-- start Dataset content --
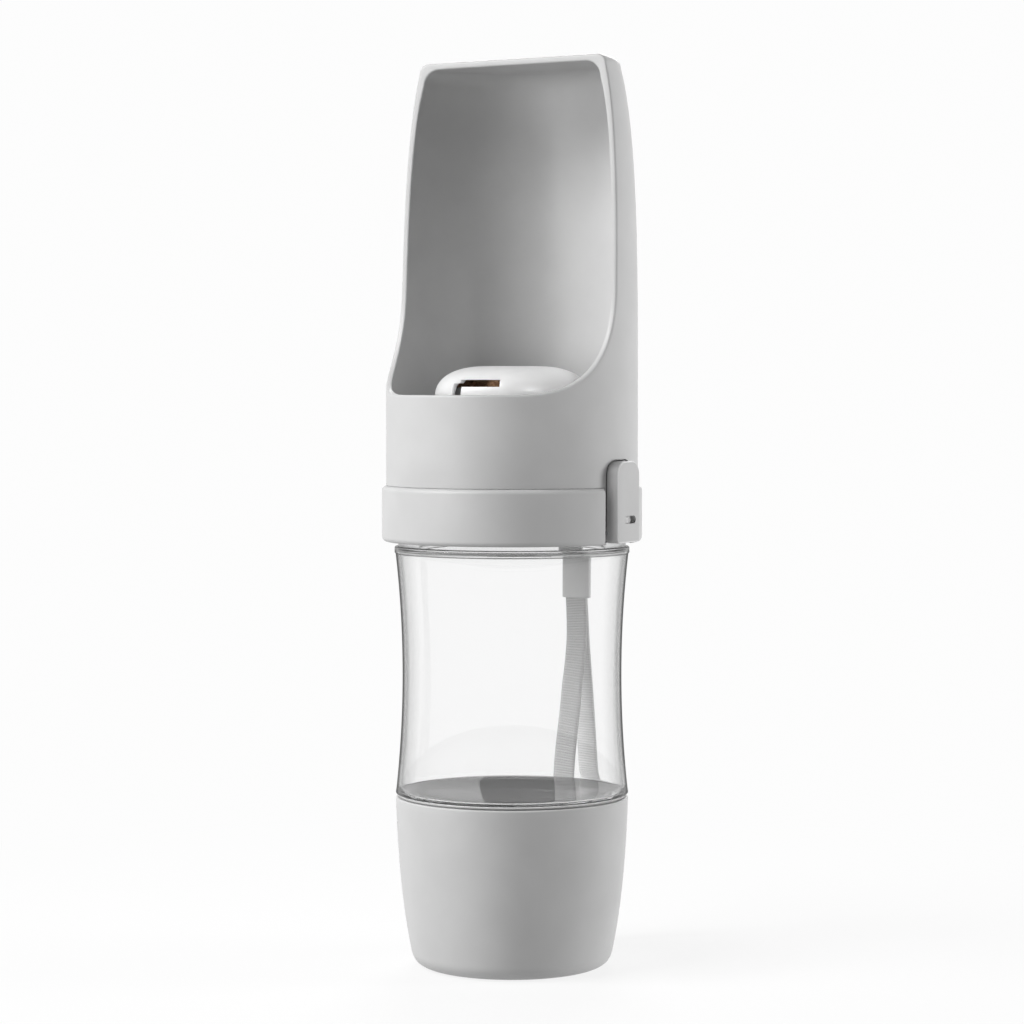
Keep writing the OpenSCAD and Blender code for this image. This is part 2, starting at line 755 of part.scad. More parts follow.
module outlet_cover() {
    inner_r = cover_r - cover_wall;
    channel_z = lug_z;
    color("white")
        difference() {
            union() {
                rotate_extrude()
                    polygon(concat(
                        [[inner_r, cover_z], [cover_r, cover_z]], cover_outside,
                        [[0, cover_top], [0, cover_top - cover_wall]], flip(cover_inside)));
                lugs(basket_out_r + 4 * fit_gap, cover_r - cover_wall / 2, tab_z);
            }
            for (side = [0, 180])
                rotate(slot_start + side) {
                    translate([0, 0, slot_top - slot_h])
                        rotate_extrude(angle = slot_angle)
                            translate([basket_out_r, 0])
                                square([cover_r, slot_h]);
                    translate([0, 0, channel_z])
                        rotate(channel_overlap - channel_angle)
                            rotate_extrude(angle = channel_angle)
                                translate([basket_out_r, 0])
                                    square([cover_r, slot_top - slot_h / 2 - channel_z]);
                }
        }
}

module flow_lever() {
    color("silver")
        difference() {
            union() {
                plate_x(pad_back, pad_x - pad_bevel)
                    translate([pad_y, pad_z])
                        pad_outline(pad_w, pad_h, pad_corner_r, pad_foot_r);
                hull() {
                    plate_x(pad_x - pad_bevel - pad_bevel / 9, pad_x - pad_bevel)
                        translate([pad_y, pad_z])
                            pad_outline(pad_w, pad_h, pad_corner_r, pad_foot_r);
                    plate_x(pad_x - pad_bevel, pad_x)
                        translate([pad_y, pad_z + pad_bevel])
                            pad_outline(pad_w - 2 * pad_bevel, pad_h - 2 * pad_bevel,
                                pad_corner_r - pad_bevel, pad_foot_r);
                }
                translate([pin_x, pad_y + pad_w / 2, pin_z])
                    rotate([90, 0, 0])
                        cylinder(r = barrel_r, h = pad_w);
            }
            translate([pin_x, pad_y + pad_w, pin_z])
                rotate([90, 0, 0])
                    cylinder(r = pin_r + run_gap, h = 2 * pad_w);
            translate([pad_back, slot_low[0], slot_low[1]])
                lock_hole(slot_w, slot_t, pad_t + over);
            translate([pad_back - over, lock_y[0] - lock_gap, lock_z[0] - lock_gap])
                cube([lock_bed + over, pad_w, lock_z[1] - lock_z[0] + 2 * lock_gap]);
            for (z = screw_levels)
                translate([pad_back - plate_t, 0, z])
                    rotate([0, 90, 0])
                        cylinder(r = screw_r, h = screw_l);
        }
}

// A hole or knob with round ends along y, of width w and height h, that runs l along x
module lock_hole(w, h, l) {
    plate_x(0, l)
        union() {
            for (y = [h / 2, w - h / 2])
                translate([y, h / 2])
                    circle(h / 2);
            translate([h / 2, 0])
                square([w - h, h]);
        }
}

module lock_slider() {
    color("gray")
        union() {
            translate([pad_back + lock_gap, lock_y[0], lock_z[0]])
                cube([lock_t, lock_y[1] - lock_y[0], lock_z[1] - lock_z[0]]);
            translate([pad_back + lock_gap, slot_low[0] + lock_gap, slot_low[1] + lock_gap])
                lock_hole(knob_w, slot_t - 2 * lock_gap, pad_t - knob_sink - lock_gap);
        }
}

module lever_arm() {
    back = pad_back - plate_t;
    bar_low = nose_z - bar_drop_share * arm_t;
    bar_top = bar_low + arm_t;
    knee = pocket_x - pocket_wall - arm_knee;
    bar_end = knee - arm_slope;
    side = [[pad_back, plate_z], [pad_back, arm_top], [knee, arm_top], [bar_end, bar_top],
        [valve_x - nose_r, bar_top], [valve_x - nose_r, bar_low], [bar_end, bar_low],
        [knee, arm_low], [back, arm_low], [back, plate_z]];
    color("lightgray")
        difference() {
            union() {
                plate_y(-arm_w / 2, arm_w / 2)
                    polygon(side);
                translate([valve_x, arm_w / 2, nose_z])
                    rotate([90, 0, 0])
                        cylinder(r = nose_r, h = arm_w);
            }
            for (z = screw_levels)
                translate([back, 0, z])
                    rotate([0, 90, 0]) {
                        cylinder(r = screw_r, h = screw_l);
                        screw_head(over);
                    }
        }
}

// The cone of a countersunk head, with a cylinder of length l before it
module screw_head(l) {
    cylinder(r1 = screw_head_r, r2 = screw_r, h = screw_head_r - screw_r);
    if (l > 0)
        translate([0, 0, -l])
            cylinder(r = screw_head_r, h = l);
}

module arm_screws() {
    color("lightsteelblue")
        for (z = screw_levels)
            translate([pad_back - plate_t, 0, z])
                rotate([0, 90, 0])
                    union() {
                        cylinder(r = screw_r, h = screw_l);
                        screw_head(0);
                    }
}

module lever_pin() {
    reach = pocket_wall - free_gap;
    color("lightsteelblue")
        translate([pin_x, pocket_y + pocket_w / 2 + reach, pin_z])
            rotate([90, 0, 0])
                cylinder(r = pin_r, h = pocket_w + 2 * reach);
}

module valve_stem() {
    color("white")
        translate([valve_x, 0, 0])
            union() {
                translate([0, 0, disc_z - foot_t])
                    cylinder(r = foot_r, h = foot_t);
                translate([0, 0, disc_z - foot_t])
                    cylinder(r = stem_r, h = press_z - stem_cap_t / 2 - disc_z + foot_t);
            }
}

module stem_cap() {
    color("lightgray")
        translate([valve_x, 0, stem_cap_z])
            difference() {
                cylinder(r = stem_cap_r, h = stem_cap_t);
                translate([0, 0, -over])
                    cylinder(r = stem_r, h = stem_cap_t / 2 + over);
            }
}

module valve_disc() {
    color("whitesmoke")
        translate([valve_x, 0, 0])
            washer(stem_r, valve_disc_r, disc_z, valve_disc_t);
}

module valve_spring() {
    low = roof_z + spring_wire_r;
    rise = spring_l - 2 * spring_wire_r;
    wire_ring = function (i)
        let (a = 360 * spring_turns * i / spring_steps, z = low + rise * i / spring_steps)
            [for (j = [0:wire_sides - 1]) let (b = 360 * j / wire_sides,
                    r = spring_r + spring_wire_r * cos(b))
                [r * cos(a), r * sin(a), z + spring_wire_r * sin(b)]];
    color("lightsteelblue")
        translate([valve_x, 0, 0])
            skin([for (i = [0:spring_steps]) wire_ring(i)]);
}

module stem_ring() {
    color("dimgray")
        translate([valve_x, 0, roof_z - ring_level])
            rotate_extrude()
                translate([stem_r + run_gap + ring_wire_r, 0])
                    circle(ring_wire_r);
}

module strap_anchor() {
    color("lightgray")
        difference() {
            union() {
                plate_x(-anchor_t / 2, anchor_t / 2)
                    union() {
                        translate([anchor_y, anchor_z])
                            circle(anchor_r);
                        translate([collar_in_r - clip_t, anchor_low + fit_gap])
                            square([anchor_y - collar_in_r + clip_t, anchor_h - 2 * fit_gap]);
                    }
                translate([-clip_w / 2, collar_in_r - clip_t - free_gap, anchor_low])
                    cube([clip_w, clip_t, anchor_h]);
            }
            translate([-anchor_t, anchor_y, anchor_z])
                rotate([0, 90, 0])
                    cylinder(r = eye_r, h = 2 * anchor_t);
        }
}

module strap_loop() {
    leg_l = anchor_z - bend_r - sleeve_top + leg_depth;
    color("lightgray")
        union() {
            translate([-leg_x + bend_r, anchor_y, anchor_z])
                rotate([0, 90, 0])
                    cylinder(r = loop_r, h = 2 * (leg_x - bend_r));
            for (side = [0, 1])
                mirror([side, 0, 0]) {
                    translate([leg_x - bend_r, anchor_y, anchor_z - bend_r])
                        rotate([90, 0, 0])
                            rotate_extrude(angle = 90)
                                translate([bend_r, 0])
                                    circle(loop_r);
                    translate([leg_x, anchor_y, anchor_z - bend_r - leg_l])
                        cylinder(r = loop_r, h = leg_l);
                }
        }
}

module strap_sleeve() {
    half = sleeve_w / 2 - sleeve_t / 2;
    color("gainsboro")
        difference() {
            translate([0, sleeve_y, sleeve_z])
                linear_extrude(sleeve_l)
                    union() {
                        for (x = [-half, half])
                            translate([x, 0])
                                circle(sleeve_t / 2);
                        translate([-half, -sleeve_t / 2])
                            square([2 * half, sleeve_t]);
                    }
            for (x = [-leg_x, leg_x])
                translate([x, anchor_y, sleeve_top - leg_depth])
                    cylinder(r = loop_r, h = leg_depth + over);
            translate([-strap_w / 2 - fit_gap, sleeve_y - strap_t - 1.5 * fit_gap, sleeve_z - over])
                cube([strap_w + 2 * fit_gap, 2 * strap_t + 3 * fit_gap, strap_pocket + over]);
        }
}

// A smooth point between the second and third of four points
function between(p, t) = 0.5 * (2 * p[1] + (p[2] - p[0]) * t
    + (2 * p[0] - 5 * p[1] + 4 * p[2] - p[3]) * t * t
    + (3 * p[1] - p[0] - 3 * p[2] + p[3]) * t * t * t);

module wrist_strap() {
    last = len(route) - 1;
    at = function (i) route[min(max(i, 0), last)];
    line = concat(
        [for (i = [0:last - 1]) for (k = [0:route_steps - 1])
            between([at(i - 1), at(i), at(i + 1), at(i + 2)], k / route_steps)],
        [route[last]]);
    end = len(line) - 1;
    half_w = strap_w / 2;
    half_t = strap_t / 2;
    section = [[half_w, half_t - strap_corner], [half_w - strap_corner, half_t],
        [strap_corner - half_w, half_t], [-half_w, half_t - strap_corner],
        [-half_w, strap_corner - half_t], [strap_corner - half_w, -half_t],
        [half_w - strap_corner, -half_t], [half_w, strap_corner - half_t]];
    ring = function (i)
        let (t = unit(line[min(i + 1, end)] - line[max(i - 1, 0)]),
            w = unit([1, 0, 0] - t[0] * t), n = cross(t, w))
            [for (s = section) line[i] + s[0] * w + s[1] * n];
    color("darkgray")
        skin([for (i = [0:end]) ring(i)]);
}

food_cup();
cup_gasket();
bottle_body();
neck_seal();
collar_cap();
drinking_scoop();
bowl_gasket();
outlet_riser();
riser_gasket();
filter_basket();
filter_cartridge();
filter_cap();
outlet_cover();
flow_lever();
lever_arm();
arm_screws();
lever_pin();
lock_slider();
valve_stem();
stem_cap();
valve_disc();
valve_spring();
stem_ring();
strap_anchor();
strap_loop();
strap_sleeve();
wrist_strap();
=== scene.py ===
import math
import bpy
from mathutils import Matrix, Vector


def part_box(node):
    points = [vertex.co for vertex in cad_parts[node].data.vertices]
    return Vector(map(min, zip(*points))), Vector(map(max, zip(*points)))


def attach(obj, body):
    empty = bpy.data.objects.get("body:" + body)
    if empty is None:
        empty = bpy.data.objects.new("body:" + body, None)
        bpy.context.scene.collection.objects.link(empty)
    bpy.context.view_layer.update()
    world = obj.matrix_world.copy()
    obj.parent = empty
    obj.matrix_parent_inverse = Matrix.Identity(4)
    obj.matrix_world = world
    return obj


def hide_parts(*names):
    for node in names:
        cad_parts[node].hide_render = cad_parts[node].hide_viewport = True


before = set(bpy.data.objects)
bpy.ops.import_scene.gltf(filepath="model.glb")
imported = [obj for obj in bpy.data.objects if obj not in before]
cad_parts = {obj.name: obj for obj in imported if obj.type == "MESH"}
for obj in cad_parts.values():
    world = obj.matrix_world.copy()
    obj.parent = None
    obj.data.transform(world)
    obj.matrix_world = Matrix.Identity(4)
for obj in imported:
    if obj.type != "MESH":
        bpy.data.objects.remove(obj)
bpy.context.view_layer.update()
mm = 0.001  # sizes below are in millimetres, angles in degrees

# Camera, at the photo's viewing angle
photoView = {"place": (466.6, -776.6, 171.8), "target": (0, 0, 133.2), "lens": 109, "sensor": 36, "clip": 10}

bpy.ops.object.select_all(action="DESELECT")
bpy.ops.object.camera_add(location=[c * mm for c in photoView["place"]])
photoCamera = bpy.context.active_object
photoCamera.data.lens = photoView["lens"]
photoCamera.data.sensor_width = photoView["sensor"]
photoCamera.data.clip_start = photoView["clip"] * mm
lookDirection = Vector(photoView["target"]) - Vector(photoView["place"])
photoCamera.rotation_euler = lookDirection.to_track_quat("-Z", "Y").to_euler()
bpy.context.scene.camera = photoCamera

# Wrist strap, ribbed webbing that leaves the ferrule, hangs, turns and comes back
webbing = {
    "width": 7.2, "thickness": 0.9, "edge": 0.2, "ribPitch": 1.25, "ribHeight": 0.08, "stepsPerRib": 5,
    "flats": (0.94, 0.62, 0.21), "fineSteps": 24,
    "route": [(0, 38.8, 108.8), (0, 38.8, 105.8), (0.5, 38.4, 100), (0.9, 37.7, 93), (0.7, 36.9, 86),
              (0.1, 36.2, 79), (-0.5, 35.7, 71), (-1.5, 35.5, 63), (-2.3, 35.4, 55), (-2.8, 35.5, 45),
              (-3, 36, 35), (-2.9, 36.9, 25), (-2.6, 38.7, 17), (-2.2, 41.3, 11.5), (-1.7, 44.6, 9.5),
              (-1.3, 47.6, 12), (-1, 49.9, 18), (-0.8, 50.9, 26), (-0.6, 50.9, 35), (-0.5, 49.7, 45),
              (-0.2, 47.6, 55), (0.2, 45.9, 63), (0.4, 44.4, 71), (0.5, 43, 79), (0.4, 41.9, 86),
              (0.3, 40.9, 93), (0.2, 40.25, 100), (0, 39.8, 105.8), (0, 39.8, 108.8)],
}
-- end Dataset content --
_What to do_:
Look for the word "points" in every line of the listing and copy the lines that have it.

_Solved problem_:
// A smooth point between the second and third of four points
    points = [vertex.co for vertex in cad_parts[node].data.vertices]
    return Vector(map(min, zip(*points))), Vector(map(max, zip(*points)))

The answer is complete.